- Theatrical release poster
- Spanish: La torre de Suso
- Directed by: Tom Fernández
- Screenplay by: Tom Fernández
- Produced by: Jaume Roures
- Starring: Javier Cámara; Gonzalo de Castro; César Vea; José Luis Alcobendas; Malena Alterio; Fanny Gautier; Mariana Cordero; Emilio Gutiérrez Caba;
- Cinematography: Carlos Suárez
- Edited by: Ángel Hernández-Zoido
- Music by: José Manuel Tejedor; Javier Tejedor;
- Production company: Mediapro
- Distributed by: Warner Bros. Pictures International España
- Release dates: 26 September 2007 (Zinemaldia); 9 November 2007 (Spain);
- Country: Spain
- Language: Spanish

= Suso's Tower =

Suso's Tower (La torre de Suso) is a 2007 Spanish comedy-drama film written and directed by Tom Fernández, in his directorial debut feature.
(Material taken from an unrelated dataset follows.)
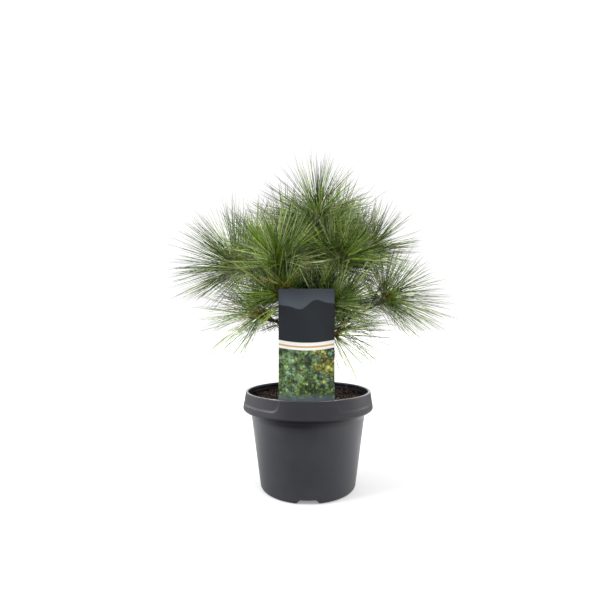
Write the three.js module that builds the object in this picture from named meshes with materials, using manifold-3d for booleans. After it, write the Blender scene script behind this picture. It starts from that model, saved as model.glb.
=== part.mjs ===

It stars Javier Cámara, Gonzalo de Castro, Malena Alterio, and Emilio Gutiérrez Caba. Fernández was nominated for best new director, Caba for best supporting actor and de Castro for best new actor at the 2008 Goya Awards.

== Plot ==
Cundo emigrated to Argentina to seek a new life. Ten years later he returns home to Asturias, to the funeral of an old friend, Suso. The film chronicles the reunion with family and friends and how Cundo wants to fulfill the ultimate dream of Suso. The film is a tribute to friendship. And above all friendship in an age where it is not so clear why you should remain friends with your childhood friends.

== Production ==
The film was produced by Mediapro. José Manuel Tejedor and Javier Tejedor were responsible for the original score whilst Ángel Hernández-Zoido worked as a film editor and Carlos Suárez as a cinematographer.

== Release ==
The film was presented in the Zabaltegi slate of the San Sebastián International Film Festival in September 2007. Distributed by Warner Bros Pictures International España, it was theatrically released on 9 November 2007.